# [Stated goal]
Among the lines below, keep only those from the one containing "of the heap" through the one containing "cad_parts[node].hide_render = cad_parts[node].hide_viewport", and reproduce them exactly.

# [Given records]

_ _ _ _ _

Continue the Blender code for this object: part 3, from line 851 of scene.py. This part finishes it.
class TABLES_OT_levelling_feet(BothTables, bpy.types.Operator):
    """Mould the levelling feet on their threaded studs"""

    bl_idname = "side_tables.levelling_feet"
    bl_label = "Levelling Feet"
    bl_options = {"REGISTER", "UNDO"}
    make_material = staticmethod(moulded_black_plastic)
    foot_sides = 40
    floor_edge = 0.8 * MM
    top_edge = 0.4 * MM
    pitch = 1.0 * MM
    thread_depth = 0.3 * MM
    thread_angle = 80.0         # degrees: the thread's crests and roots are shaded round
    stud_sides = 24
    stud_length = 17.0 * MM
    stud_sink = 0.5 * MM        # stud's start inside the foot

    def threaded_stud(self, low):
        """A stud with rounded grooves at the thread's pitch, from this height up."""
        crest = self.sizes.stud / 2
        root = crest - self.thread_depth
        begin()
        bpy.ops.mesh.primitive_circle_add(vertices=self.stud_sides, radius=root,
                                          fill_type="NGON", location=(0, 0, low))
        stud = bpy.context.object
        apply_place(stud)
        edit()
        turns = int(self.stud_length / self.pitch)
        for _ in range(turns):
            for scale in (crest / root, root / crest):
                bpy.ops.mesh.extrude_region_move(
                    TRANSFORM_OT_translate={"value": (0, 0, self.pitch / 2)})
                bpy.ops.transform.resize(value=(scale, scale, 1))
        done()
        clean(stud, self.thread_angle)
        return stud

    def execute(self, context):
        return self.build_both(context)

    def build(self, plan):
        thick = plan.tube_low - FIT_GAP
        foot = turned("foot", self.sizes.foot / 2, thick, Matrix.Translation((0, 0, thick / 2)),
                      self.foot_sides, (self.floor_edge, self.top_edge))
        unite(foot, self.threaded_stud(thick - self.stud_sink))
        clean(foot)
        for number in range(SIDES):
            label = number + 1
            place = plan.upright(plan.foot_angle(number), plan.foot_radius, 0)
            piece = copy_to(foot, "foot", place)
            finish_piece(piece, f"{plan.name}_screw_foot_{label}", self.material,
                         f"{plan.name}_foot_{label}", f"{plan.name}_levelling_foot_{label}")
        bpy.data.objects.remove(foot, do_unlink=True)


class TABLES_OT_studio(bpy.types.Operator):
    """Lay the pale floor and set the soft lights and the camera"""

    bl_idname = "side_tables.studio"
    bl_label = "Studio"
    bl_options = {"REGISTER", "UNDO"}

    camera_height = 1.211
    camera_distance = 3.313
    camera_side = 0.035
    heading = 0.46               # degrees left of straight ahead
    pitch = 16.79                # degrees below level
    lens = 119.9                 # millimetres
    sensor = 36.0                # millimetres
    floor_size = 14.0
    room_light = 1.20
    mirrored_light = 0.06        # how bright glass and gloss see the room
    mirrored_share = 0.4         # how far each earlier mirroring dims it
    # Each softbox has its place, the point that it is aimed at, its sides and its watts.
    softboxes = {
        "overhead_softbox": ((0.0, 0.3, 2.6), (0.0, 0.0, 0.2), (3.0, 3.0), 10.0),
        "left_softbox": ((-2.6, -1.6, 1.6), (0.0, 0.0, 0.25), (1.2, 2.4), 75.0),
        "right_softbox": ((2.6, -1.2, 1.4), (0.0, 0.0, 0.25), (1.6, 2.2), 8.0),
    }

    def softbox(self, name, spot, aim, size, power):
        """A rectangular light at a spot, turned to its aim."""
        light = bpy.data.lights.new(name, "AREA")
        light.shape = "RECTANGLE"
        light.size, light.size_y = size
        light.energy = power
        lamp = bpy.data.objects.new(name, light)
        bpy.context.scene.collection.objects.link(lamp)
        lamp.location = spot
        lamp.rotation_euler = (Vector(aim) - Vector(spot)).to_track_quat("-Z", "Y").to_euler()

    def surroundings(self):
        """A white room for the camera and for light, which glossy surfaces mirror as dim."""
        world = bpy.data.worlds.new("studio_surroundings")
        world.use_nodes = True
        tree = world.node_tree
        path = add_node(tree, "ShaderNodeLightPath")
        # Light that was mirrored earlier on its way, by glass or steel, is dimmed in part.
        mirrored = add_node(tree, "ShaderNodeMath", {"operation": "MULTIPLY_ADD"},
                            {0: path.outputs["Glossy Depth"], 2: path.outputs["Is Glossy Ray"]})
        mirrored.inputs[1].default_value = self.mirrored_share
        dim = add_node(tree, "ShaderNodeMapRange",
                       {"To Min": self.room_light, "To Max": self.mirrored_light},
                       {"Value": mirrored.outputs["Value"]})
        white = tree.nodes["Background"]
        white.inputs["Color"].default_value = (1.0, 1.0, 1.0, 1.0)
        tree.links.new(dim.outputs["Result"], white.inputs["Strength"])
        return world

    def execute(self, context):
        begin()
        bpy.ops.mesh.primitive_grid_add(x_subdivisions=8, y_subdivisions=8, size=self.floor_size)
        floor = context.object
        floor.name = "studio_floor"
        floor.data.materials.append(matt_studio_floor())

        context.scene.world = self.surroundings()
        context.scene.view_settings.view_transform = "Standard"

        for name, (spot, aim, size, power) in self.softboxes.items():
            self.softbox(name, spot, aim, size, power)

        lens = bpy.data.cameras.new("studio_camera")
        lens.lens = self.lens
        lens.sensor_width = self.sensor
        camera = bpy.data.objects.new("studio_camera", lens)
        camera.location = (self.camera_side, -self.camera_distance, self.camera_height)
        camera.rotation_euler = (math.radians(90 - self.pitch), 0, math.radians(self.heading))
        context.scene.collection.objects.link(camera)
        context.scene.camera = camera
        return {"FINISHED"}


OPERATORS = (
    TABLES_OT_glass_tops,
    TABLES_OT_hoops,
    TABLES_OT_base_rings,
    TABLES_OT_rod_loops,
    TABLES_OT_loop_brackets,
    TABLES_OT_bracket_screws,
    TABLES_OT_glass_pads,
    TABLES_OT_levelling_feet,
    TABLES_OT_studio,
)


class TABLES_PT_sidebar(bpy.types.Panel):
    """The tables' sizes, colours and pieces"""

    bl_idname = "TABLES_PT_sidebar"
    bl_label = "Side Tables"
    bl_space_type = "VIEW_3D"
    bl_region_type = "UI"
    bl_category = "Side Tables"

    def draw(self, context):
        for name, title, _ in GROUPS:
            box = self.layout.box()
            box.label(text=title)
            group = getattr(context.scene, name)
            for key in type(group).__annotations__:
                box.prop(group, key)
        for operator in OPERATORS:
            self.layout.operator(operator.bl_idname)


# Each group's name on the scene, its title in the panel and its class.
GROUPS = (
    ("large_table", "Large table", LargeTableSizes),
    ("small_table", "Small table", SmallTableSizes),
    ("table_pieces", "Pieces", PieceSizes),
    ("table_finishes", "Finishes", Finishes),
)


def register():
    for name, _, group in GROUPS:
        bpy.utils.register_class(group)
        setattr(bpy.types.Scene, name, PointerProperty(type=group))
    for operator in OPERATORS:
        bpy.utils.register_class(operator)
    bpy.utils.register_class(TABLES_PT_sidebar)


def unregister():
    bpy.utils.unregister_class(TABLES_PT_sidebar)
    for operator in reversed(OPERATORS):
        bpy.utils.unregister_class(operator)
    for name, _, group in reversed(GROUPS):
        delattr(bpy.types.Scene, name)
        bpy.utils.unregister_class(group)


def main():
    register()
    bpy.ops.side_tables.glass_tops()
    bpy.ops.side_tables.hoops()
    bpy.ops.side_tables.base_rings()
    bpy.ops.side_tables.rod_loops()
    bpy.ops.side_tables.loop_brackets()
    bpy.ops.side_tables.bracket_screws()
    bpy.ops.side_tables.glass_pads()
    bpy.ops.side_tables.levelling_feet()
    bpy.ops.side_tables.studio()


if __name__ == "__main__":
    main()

_ _ _ _ _

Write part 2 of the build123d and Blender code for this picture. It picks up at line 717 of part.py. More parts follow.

_ _ _ _ _

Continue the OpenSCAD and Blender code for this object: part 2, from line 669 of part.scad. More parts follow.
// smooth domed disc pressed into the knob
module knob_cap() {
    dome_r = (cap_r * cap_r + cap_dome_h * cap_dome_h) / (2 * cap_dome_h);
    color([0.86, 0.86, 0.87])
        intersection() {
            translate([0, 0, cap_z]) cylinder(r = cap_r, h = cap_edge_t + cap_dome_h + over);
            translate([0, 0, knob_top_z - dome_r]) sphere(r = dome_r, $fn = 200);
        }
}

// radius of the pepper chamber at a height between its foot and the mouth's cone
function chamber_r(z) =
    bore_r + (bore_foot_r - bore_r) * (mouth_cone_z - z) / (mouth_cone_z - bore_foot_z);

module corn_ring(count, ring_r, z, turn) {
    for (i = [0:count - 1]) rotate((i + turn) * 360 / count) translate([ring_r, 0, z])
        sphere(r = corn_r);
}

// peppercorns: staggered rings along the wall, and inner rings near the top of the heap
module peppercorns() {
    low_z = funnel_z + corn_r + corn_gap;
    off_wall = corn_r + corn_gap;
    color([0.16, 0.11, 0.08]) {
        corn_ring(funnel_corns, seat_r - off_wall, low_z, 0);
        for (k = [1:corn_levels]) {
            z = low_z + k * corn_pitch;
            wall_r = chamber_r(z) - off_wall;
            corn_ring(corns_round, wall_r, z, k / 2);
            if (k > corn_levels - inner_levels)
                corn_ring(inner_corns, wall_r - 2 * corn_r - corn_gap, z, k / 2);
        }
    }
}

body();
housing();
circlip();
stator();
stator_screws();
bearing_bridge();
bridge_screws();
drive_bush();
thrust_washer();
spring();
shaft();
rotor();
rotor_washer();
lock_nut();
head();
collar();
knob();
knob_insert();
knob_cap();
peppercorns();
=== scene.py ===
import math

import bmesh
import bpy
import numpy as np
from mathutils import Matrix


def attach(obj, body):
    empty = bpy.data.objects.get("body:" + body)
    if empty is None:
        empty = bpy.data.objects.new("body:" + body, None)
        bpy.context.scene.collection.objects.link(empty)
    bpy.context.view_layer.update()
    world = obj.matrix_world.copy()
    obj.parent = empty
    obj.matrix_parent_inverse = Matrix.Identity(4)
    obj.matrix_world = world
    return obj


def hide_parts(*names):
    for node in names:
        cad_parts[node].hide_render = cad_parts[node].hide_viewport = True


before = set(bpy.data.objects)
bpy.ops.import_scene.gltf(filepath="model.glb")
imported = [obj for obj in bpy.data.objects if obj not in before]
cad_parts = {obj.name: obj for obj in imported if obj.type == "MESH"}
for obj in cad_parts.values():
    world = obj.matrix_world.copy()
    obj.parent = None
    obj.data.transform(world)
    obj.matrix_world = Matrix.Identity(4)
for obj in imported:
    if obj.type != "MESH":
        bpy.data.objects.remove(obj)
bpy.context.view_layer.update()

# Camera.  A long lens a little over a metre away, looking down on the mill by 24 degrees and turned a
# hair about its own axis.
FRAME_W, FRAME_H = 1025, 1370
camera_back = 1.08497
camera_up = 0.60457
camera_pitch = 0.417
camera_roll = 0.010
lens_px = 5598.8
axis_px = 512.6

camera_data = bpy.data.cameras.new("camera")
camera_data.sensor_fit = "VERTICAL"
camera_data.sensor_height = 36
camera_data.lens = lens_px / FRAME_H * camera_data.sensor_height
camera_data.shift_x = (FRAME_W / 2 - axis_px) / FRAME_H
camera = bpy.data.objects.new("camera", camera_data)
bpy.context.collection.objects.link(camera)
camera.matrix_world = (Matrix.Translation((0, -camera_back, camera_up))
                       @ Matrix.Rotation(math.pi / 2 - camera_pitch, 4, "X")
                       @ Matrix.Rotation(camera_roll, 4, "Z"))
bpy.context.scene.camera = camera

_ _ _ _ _

# [Solution below]
// peppercorns: staggered rings along the wall, and inner rings near the top of the heap
module peppercorns() {
    low_z = funnel_z + corn_r + corn_gap;
    off_wall = corn_r + corn_gap;
    color([0.16, 0.11, 0.08]) {
        corn_ring(funnel_corns, seat_r - off_wall, low_z, 0);
        for (k = [1:corn_levels]) {
            z = low_z + k * corn_pitch;
            wall_r = chamber_r(z) - off_wall;
            corn_ring(corns_round, wall_r, z, k / 2);
            if (k > corn_levels - inner_levels)
                corn_ring(inner_corns, wall_r - 2 * corn_r - corn_gap, z, k / 2);
        }
    }
}

body();
housing();
circlip();
stator();
stator_screws();
bearing_bridge();
bridge_screws();
drive_bush();
thrust_washer();
spring();
shaft();
rotor();
rotor_washer();
lock_nut();
head();
collar();
knob();
knob_insert();
knob_cap();
peppercorns();
=== scene.py ===
import math

import bmesh
import bpy
import numpy as np
from mathutils import Matrix


def attach(obj, body):
    empty = bpy.data.objects.get("body:" + body)
    if empty is None:
        empty = bpy.data.objects.new("body:" + body, None)
        bpy.context.scene.collection.objects.link(empty)
    bpy.context.view_layer.update()
    world = obj.matrix_world.copy()
    obj.parent = empty
    obj.matrix_parent_inverse = Matrix.Identity(4)
    obj.matrix_world = world
    return obj


def hide_parts(*names):
    for node in names:
        cad_parts[node].hide_render = cad_parts[node].hide_viewport = True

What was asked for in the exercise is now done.